The trio permits the music to get a bit sentimental at times, and while the softer side of improvisation is rarely mined these days, it never gets sugary here. They simply have the diligence and humility to pursue some self-restraint and humility in their music.
All About Jazz
DMG NEWSLETTER FOR JANUARY 16th, 2009
Over the past decade Frank Gratkowski has played with a number of the better European and American improvisers, with more than a dozen discs as a leader and nearly twice as many as a collaborator. This is the first time that Frank has worked with these formidable players, both of whom teach at Mills College in Oakland, CA. Chris Brown has worked with The Hub (electronic ensemble), as well as with Larry Ochs in Room. William Winant is an amazing percussionist, playing in both the modern classical and improv worlds, working with a diverse cast like Thurston Moore & Sonic Youth, Fred Frith, Alvin Curran and Larry Polansky.

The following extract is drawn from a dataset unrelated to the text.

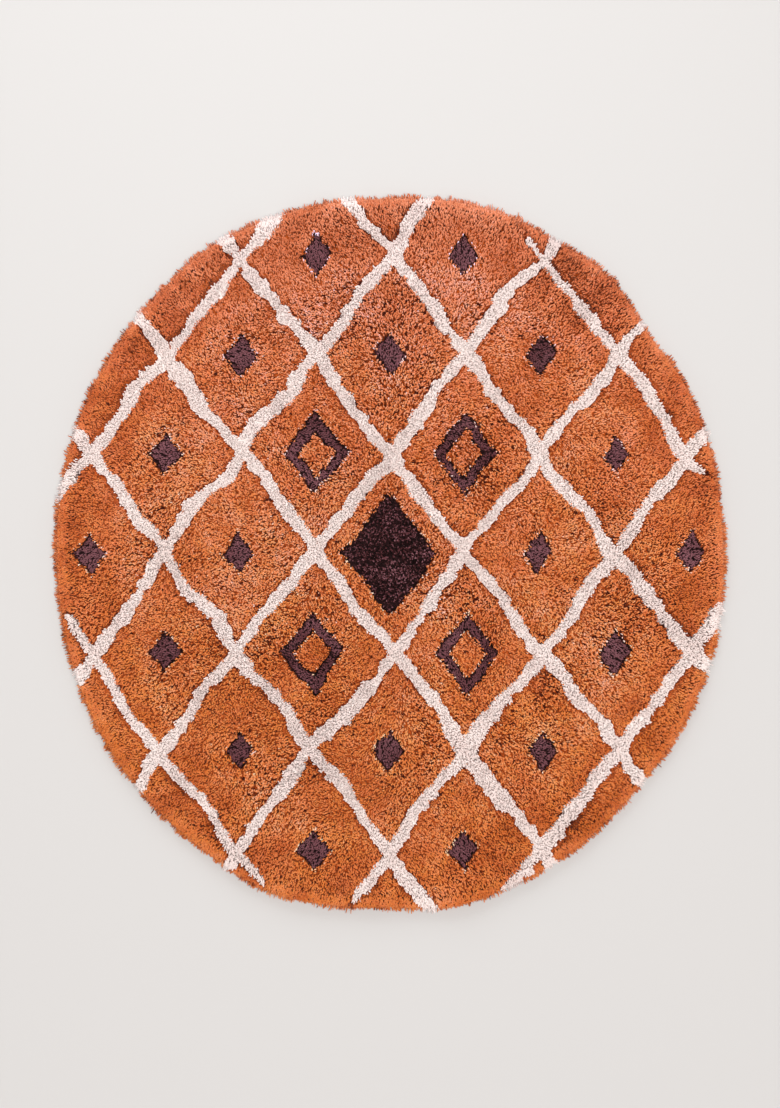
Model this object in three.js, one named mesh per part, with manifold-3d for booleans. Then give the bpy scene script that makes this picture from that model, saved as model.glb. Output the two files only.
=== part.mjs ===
// An oval shag rug, lying flat: one tufted cloth with a thick cut pile.
// Millimetres, +Z up. The origin is on the floor under the middle of the rug,
// and +Y runs along its longer side. The solid is a lumpy slab with locks of pile at its rim.

import * as THREE from "three";
import Module from "manifold-3d";

// The oval that the rim follows. The locks reach further, so the rug is about 1130 by 1200 over all
const OVAL_WIDTH = 1110; // along X
const OVAL_LENGTH = 1182; // along Y
const RUG_HEIGHT = 23; // backing and pile, before the lumps

// Shallow flats and bulges make the rim uneven: the bearing of each one's middle,
// counter-clockwise from +X, how far it spreads to each side, and how far it stands out (mm)
const RIM_BULGES = [
  { bearing: 5, spread: 12, out: -3 },
  { bearing: 40, spread: 7, out: -9 },
  { bearing: 52, spread: 7, out: 8 },
  { bearing: 72, spread: 9, out: 5 },
  { bearing: 92, spread: 8, out: -5 },
  { bearing: 120, spread: 9, out: 6 },
  { bearing: 185, spread: 14, out: -3 },
  { bearing: 250, spread: 8, out: 9 },
  { bearing: 270, spread: 6, out: -4 },
  { bearing: 281, spread: 6, out: 5 },
  { bearing: 315, spread: 12, out: -7 },
];

// The pile rounds down at the rim: how far in from the rim, and the share of the full height there
const RIM_SECTION = [
  { inset: 34, share: 1 },
  { inset: 18, share: 0.94 },
  { inset: 6, share: 0.74 },
  { inset: 0, share: 0 },
];

// The top rises and falls in long low waves: each one's bearing, length, start and rise (mm)
const LUMPS = [
  { bearing: 12, length: 310, start: 0.1, rise: 0.9 },
  { bearing: 74, length: 240, start: 0.55, rise: 0.8 },
  { bearing: 131, length: 175, start: 0.3, rise: 0.7 },
  { bearing: 158, length: 128, start: 0.8, rise: 0.6 },
  { bearing: 47, length: 105, start: 0.42, rise: 0.5 },
];

// Fineness: rings of points from the middle out to where the rim starts to round
const TOP_RINGS = 20;
const SIDES_OF_MIDDLE = 6;

// Locks of pile lie outwards on the floor all round the rim
const LOCK_COUNT = 252;
const LOCK_ROOT_INSET = 9;
const LOCK_SHORTEST_REACH = 5;
const LOCK_LONGEST_REACH = 14;
const LOCK_SWING = 12; // degrees to each side of straight out
const LOCK_CURL = 3; // sideways, at the tip
const LOCK_SPACING_JITTER = 0.16; // of the space between two locks
const LOCK_UNEVENNESS = 0.15; // of a lock's width and height

// A lock has a flat underside and a ridge: how far along it, and its width and height there (mm)
const LOCK_SECTION = [
  { along: 0, width: 11, height: 12 },
  { along: 0.62, width: 10.5, height: 8 },
  { along: 1, width: 4.6, height: 3 },
];

// Each trait of a lock draws its own scattered values
const TRAIT = { place: 1, swing: 2, reach: 3, curl: 4, stoutness: 5 };
const SCATTER = { indexStep: 12.9898, traitStep: 78.233, stretch: 43758.5453 };

const manifold = await Module();
manifold.setup();

// The angle from one bearing to another, the short way round, in degrees
function turnBetween(from, to) {
  return ((((to - from) % 360) + 540) % 360) - 180;
}

// How far the rim is from the middle at a bearing in degrees
function rimRadius(bearing) {
  const angle = THREE.MathUtils.degToRad(bearing);
  const across = OVAL_LENGTH * Math.cos(angle);
  const along = OVAL_WIDTH * Math.sin(angle);
  const oval = (OVAL_WIDTH * OVAL_LENGTH) / Math.hypot(across, along) / 2;
  const bulge = RIM_BULGES.reduce((sum, row) => {
    const turn = turnBetween(row.bearing, bearing) / row.spread;
    return sum + row.out * Math.exp(-turn * turn);
  }, 0);
  return oval + bulge;
}

// The point on the floor at a bearing, a distance from the middle
function floorPoint(bearing, radius) {
  const angle = THREE.MathUtils.degToRad(bearing);
  return new THREE.Vector2(Math.cos(angle), Math.sin(angle)).multiplyScalar(radius);
}

// How much higher or lower the pile stands at a place than its usual height
function lumpAt(place) {
  return LUMPS.reduce((sum, row) => {
    const way = floorPoint(row.bearing, 1);
    return sum + row.rise * Math.sin(2 * Math.PI * (place.dot(way) / row.length + row.start));
  }, 0);
}

// A scattered value from 0 to 1 for a lock and one of its traits, the same at each build
function scatter(index, trait) {
  const value = Math.sin(index * SCATTER.indexStep + trait * SCATTER.traitStep) * SCATTER.stretch;
  return value - Math.floor(value);
}

// The same from -1 to 1
function eitherWay(index, trait) {
  return 2 * scatter(index, trait) - 1;
}

// A closed solid from its points and its triangles' corners
function solidFrom(points, corners) {
  return new manifold.Manifold(
    new manifold.Mesh({
      numProp: 3,
      vertProperties: new Float32Array(points.flatMap((point) => point.toArray())),
      triVerts: new Uint32Array(corners.flat()),
    }),
  );
}

// The number of points in a ring of the top, and where the ring starts in the list
function ringSize(ring) {
  return ring === 0 ? 1 : SIDES_OF_MIDDLE * ring;
}

function ringStart(ring) {
  return ring === 0 ? 0 : 1 + (SIDES_OF_MIDDLE * ring * (ring - 1)) / 2;
}

// Triangles between a ring of the top and the next one out, which has one more point a side
function stitchTop(ring) {
  const corners = [];
  const inner = (index) => ringStart(ring) + (index % ringSize(ring));
  const outer = (index) => ringStart(ring + 1) + (index % ringSize(ring + 1));
  for (let side = 0; side < SIDES_OF_MIDDLE; side += 1) {
    for (let step = 0; step <= ring; step += 1) {
      const near = side * ring + step;
      const far = side * (ring + 1) + step;
      corners.push([inner(near), outer(far), outer(far + 1)]);
      if (step < ring) {
        corners.push([inner(near), outer(far + 1), inner(near + 1)]);
      }
    }
  }
  return corners;
}

// The slab: rings of points over the top, then rings down round the rim to a flat underside
function makeSlab() {
  const points = [];
  const corners = [];
  const count = ringSize(TOP_RINGS);
  const shoulder = RIM_SECTION[0];
  for (let ring = 0; ring <= TOP_RINGS; ring += 1) {
    for (let index = 0; index < ringSize(ring); index += 1) {
      const bearing = (360 * index) / ringSize(ring);
      const reach = (rimRadius(bearing) - shoulder.inset) * (ring / TOP_RINGS);
      const place = floorPoint(bearing, reach);
      points.push(new THREE.Vector3(place.x, place.y, RUG_HEIGHT + lumpAt(place)));
    }
    if (ring < TOP_RINGS) {
      corners.push(...stitchTop(ring));
    }
  }
  let upper = ringStart(TOP_RINGS);
  for (const row of RIM_SECTION.slice(1)) {
    const lower = points.length;
    for (let index = 0; index < count; index += 1) {
      const bearing = (360 * index) / count;
      const place = floorPoint(bearing, rimRadius(bearing) - row.inset);
      points.push(new THREE.Vector3(place.x, place.y, row.share * (RUG_HEIGHT + lumpAt(place))));
      const next = (index + 1) % count;
      corners.push([upper + index, lower + index, lower + next]);
      corners.push([upper + index, lower + next, upper + next]);
    }
    upper = lower;
  }
  const underside = points.length;
  points.push(new THREE.Vector3(0, 0, 0));
  for (let index = 0; index < count; index += 1) {
    corners.push([upper + index, underside, upper + ((index + 1) % count)]);
  }
  return solidFrom(points, corners);
}

// One lock: a three-sided strand from inside the rim to its tip, level on the floor
function makeLock(index) {
  const bearing = (360 / LOCK_COUNT) * (index + LOCK_SPACING_JITTER * eitherWay(index, TRAIT.place));
  const swing = LOCK_SWING * eitherWay(index, TRAIT.swing);
  const reach = THREE.MathUtils.lerp(LOCK_SHORTEST_REACH, LOCK_LONGEST_REACH, scatter(index, TRAIT.reach));
  const curl = LOCK_CURL * eitherWay(index, TRAIT.curl);
  const stoutness = 1 + LOCK_UNEVENNESS * eitherWay(index, TRAIT.stoutness);
  const root = floorPoint(bearing, rimRadius(bearing) - LOCK_ROOT_INSET);
  const outwards = floorPoint(bearing + swing, 1);
  const sideways = floorPoint(bearing + swing + 90, 1);
  const points = LOCK_SECTION.flatMap((row) => {
    const middle = root
      .clone()
      .addScaledVector(outwards, row.along * (LOCK_ROOT_INSET + reach))
      .addScaledVector(sideways, curl * row.along * row.along);
    const left = middle.clone().addScaledVector(sideways, (row.width * stoutness) / 2);
    const right = middle.clone().addScaledVector(sideways, (-row.width * stoutness) / 2);
    return [
      new THREE.Vector3(left.x, left.y, 0),
      new THREE.Vector3(right.x, right.y, 0),
      new THREE.Vector3(middle.x, middle.y, row.height * stoutness),
    ];
  });
  const corners = [[0, 1, 2]];
  for (let section = 0; section < LOCK_SECTION.length - 1; section += 1) {
    for (let side = 0; side < 3; side += 1) {
      const here = section * 3 + side;
      const next = section * 3 + ((side + 1) % 3);
      corners.push([here, next + 3, next]);
      corners.push([here, here + 3, next + 3]);
    }
  }
  const tip = (LOCK_SECTION.length - 1) * 3;
  corners.push([tip, tip + 2, tip + 1]);
  return solidFrom(points, corners);
}

// The joined solid as a geometry, centred over the origin
function geometryOf(solid) {
  const mesh = solid.getMesh();
  const geometry = new THREE.BufferGeometry();
  geometry.setAttribute("position", new THREE.BufferAttribute(mesh.vertProperties, 3));
  geometry.setIndex(new THREE.BufferAttribute(mesh.triVerts, 1));
  geometry.computeBoundingBox();
  const middle = geometry.boundingBox.getCenter(new THREE.Vector3());
  geometry.translate(-middle.x, -middle.y, 0);
  geometry.computeVertexNormals();
  return geometry;
}

// The rug: the slab with every lock's root fused into its rim
function makeRug() {
  let solid = makeSlab();
  for (let index = 0; index < LOCK_COUNT; index += 1) {
    solid = solid.add(makeLock(index));
  }
  const pile = new THREE.MeshStandardMaterial({ color: 0xbe6c42, roughness: 1, metalness: 0 });
  const rug = new THREE.Mesh(geometryOf(solid), pile);
  rug.name = "rug";
  return rug;
}

const group = new THREE.Group();
group.add(makeRug());

export default group;
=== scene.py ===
"""Dresses an oval shag rug: a woven backing, a low bed of pile and the standing ends of its yarn.

Lengths are in metres and angles in radians, unless a name or a comment says otherwise. Places lie on
the floor, x along X and y along Y from the rug's middle.
"""

import logging
import math
from collections.abc import Callable
from dataclasses import dataclass, field
from enum import IntEnum

import bmesh
import bpy
import numpy as np
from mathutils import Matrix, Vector

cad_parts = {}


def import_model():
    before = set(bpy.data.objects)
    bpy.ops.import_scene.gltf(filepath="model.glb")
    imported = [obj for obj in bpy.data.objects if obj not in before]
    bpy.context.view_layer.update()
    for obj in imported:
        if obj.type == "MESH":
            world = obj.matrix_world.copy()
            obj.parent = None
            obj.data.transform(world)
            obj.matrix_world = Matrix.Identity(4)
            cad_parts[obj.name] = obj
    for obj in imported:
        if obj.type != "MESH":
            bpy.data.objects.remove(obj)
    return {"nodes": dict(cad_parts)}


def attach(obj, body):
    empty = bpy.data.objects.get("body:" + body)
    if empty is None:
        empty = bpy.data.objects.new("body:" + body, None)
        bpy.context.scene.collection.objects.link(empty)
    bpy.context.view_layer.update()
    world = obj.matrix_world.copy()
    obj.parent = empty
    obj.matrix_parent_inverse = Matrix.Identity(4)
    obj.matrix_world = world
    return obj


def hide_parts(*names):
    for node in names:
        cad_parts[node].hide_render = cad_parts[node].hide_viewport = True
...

I must admit that this disc is quite extraordinary. I've played nearly every day for the past few weeks at the store and it has that magical quality that is rare amongst improv dates. What works so well is that the inside-the-piano & live electronic sounds with William's varied percussion (rubbed cymbals, vibes drones) and Frank's eerie clarinet playing, all work together in perfect tandem, often using similar textures. The superb recording and meticulous balance also add to the mystery. No matter how delicate or intense the sounds get, the blend is consistent and fascinating. The interaction is especially exciting and often has us at the edge of our seats. This music is often unpredictable and it is nearly impossible to tell who is doing what at certain times, thus adding yet another layer to the mysterious and captivating sounds.